30 December 2010 16:20 [Source: ICIS news]
By John Dietrich
HOUSTON (ICIS)--US automobile sales are expected to continue their bounce-back from recession-fuelled lows and several plastics are expected to gain market share in the production of lighter-weight automobiles.
With fuel economy and gas mileage the major driving factors for new models, the industry is seeking to make vehicles lighter. This should allow for several plastics to take market share from metals and heavier materials in automobile production.
“Fuel mileage standards and other regulations are creating demand for composites and plastics in cars,” said Plante & Moran partner Jeff Mengel.
Pressure from consumers for vehicles that get better gas mileage, therefore lowering their bill at the pump, also could help plastics and composites gain market share from metals.
“The price of gasoline has a bigger effect on fuel economy than any government regulation,” Mengel said.
Specifically, polypropylene (PP) could see more use in automobile production for interior use, while nylon and polyester could see increased usage under the hood because of their good heat resistance, Mengel said.
One area of the car that is not expected to turn to the chemical industry, however, is the windshield.
“Chemicals will probably never get the windshield because the windshield takes a pounding,” Mengel said.
The US automobile industry is a major downstream consumer for chemicals such as acrylonitrile-butadiene-styrene (ABS), styrene-butadiene rubber (SBR) and several other synthetic fibres, paints and coatings. The American Chemistry Council (ACC) estimates that each automobile contains an average of $2,700 (€2,052 ) worth of chemicals.
With increased sales from the US automobile segment expected, the chemical industry should see increased profits from higher sales.
For 2011, US automobile sales were expected to reach 12.8m units, according to IHS Global Insight, up from an estimated 11.5m units in 2010. Year-to-date sales for 2010 are at 10.4m units, according to Motor Intelligence data released in December.

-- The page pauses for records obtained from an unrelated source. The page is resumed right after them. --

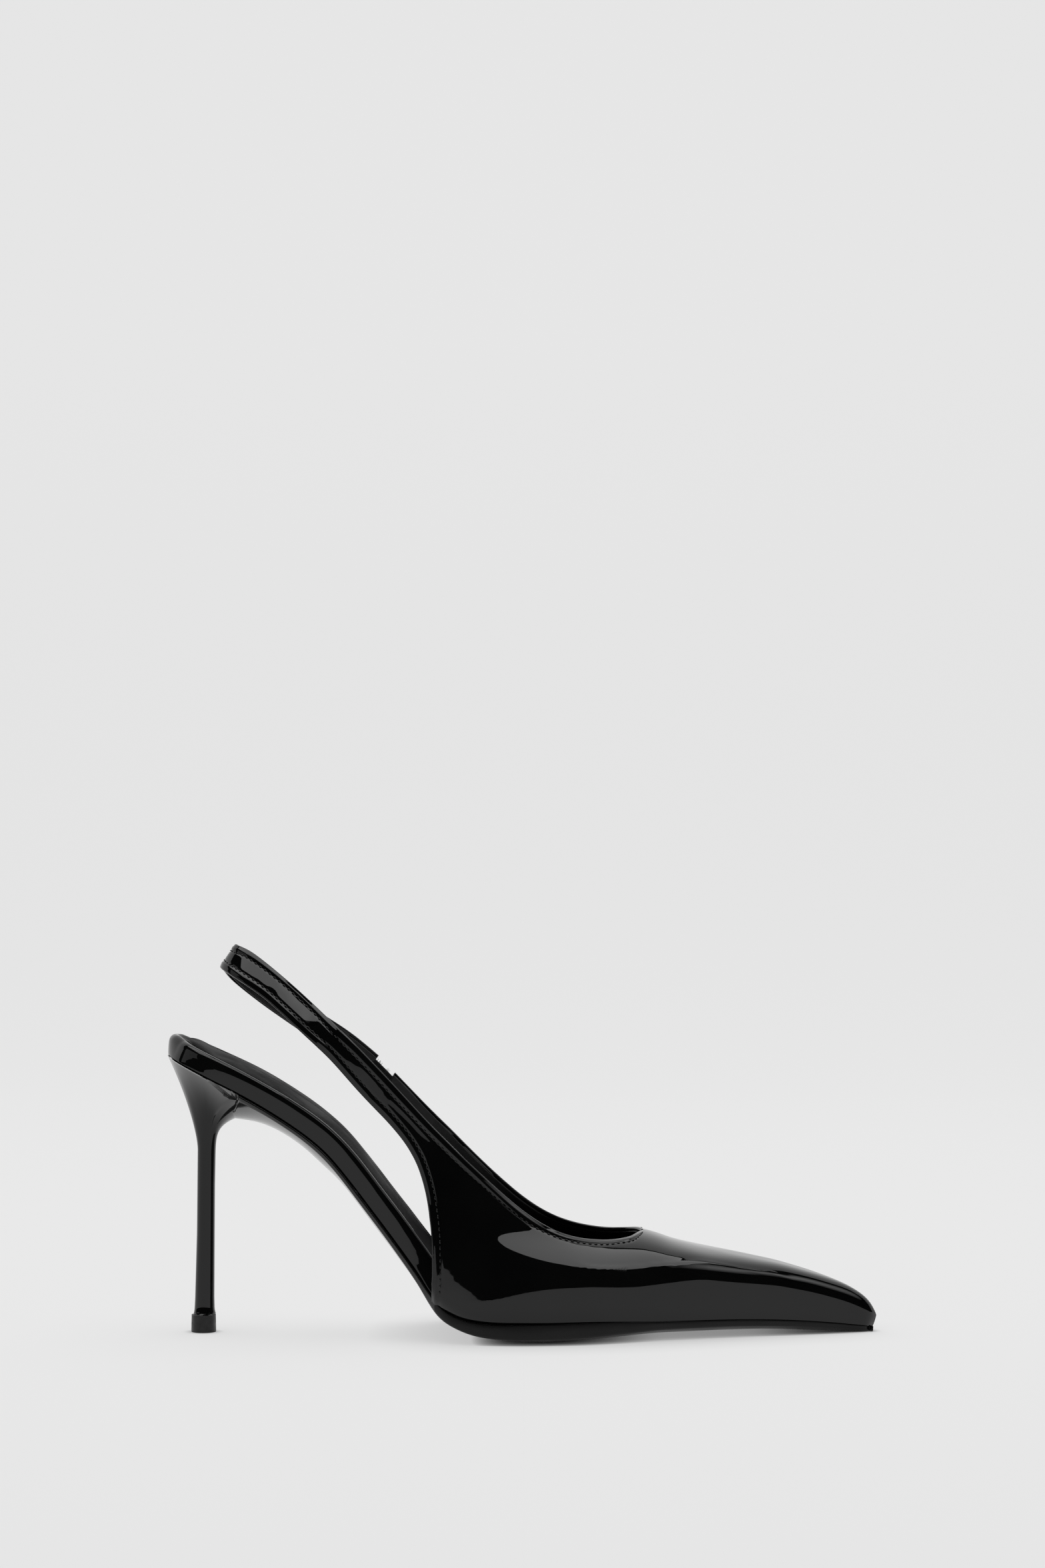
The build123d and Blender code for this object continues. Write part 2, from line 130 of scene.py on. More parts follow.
# Sling strap: its edges in side view, from the pivot to the back, and its half width there
STRAP_TOP_OUTER = [
    (-46.6, 88.2), (-56.9, 98.7), (-66.2, 107.8), (-79.9, 120.2), (-89, 127.4), (-94.4, 130.8),
    (-98.8, 132.2),
]
STRAP_LOW_OUTER = [
    (-53.4, 81.8), (-59.9, 89.2), (-66.9, 96.9), (-74.2, 104.2), (-81.5, 111), (-88.8, 117), (-97, 121.9),
    (-103.6, 125.2),
]
STRAP_TOP_INNER = [
    (-47.6, 90), (-54.4, 96), (-61.8, 102), (-69.1, 107.3), (-76.4, 112.7), (-83.6, 118.2), (-90.8, 124),
    (-95.6, 129), (-98.8, 132.2),
]
STRAP_LOW_INNER = [
    (-53.8, 84), (-61.8, 91), (-69.1, 96.6), (-76.4, 102), (-83.6, 107.1), (-90.8, 112.4), (-97.9, 118.2),
    (-101.6, 121.8), (-103.6, 125.2),
]

# Sole outline: half widths of the bottom edge
OUTER_SOLE = [
    (HEEL_X, 1), (HEEL_X + 1, 6.4), (-117, 13.6), (-112, 18.8), (-104, 23), (-92, 24.6), (-78, 23.8), (-62, 22.6),
    (-48, 23.2), (-38, 25), (-32, 27), (-27, 30.2), (-16, 36.2), (0, 38.3), (14, 37.4), (34, 32.6),
    (62, 23.4),
    (88, 13.8), (106, 7.2), (116, 3.8), (120, 2.2), (TOE_X, 0.6),
]
INNER_SOLE = [
    (HEEL_X, 1), (HEEL_X + 1, 6.2), (-117, 13.2), (-112, 18.2), (-104, 22), (-92, 23), (-78, 21.4), (-62, 18.8),
    (-48, 19.6), (-38, 22.6), (-32, 24.8), (-27, 28.6), (-16, 34.2), (0, 37.8), (14, 38.3), (34, 35),
    (62, 25.6),
    (88, 15.4), (106, 8.2), (116, 4.2), (120, 2.2), (TOE_X, 0.6),
]


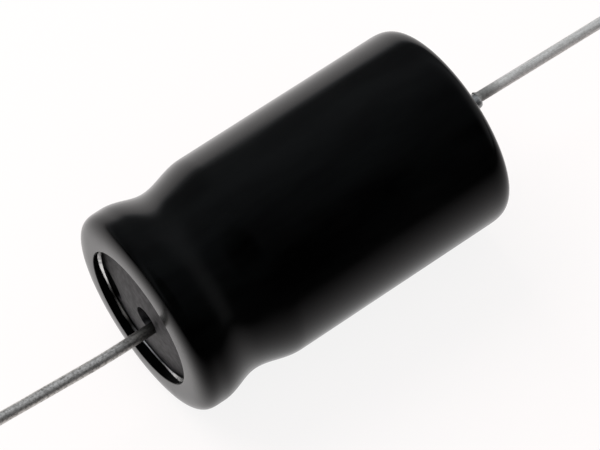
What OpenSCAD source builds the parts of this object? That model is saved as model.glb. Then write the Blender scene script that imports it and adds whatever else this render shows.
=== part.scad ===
// Axial-lead aluminium electrolytic capacitor with a shrunk sleeve.
// Its axis lies along X: the rubber-sealed end faces -X and the closed end of the can faces +X.
// The origin is at the middle of the sleeved body. All sizes are in millimetres.

/* [Sleeved body] */
// Diameter over the sleeve
body_d = 16; // [14.5:0.5:22]
// Length over the sleeve, from the sealed end to the closed end
body_len = 27.3; // [24:0.1:40]
// Wall of the shrunk sleeve
sleeve_wall = 0.2; // [0.12:0.02:0.24]
// Diameter of the sleeve's round window over the closed end
window_d = 11.4; // [8:0.2:12]
// How far the sleeve's edge is tucked into the mouth at the sealed end
tuck_depth = 0.48; // [0.36:0.02:0.7]

/* [Can] */
// Wall of the impact-extruded can
can_wall = 0.4; // [0.3:0.05:0.45]
// Thickness of the can's closed end
can_floor = 0.7; // [0.5:0.1:1.2]
// Corner radius of the closed end, over the sleeve
floor_corner = 1.2; // [1:0.1:2]

/* [Rolled groove and curled rim] */
// From the sealed end to the crest of the bead
crest_at = 1.5; // [1.3:0.1:1.8]
// Length of the bead's level crest
crest_land = 0.45; // [0.2:0.05:0.8]
// From the sealed end to the bottom of the groove
groove_at = 5.1; // [4.6:0.1:5.8]
// Depth of the groove below the body
groove_depth = 0.67; // [0.3:0.01:0.9]
// From the bottom of the groove to where the body is full again
shoulder_run = 3.6; // [2.5:0.1:4.5]
// Squareness of the rim's rounding, from the mouth's lip to the bead, where 2 is a quarter ellipse
rim_square = 3; // [2.4:0.2:4]
// Diameter of the mouth inside the curled rim, over the sleeve
mouth_d = 10.8; // [9.6:0.1:11]
// Rounding of the rim where it turns into the mouth, over the sleeve
lip_round = 0.3; // [0.26:0.02:0.4]
// From the sealed end to the can's cut edge, which bites on the rubber
curl_depth = 0.9; // [0.8:0.05:1.3]

/* [Rubber end seal] */
// Thickness of the bung at its edge
seal_thickness = 5.8; // [5:0.1:7]
// How far the middle of the bung bulges out past its edge
seal_bulge = 0.48; // [0.2:0.02:0.7]
// Chamfer of the bung's front edge
seal_chamfer = 0.5; // [0.3:0.1:0.8]
// Diameter of the bung's bore, which holds the anode stub
bore_d = 2.2; // [2:0.1:2.6]
// How far the bore stands off the axis
bore_off = 0.3; // [0:0.05:0.5]
// Radius of the pressure-relief notch in the bung's front edge
notch_r = 1.35; // [1:0.05:1.6]
// How far the notch reaches in from the mouth
notch_reach = 1.4; // [0.9:0.1:1.7]
// Depth of the notch
notch_depth = 0.8; // [0.4:0.1:1.2]
// Direction of the notch about the axis, in degrees from +Y towards +Z
notch_side = -28; // [-180:1:180]

/* [Leads and stubs] */
// Diameter of the tinned wire leads
lead_d = 0.8; // [0.6:0.05:0.9]
// How far each lead reaches past its end of the body
lead_reach = 38; // [25:1:45]
// Direction about the axis in which the anode lead stands off, in degrees from +Y towards +Z
lead_side = 204; // [0:1:360]
// Lean of the anode lead back towards the axis, in degrees
anode_lean = 3.2; // [0.5:0.1:5]
// How far the anode lead runs parallel to the axis, past the sealed end, before it leans
anode_straight = 3.4; // [2:0.1:5]
// Lean of the cathode lead back towards the axis, in degrees
cathode_lean = 1.3; // [0.5:0.1:5]
// How far the cathode lead stands off the axis of its stub, on the side away from the anode lead
cathode_off = 0.15; // [0.05:0.05:0.2]
// From the sealed end to the outer face of the anode stub, inside the bore
stub_sink = 2; // [1.6:0.1:2.6]
// Diameter of the anode stub's rivet head behind the bung
head_d = 4.6; // [4:0.1:6]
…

Even if sales do not return to pre-recession levels - which they were not expected to do until 2015 - the auto industry has improved its margins and should remain healthy in 2011.
“Even at low level of sales, the industry is profitable for the first time in a while,” said George Magliano, IHS’ director of automotive industry research for North America. “The industry is looking much healthier.”
According to Magliano, the biggest reason for the increase in sales is the improving US economy and consumer confidence.
“We expect the consumer will continue to be comfortable buying and replenishing big-ticket items,” Magliano said.
Improved credit availabilty for large companies and consumers also should help the industry in 2011.
Magliano said 2010 and 2011 are the first steps in the industry’s recovery period from the recession, and that sales should return to all-time peak levels of 17m units sold by 2015.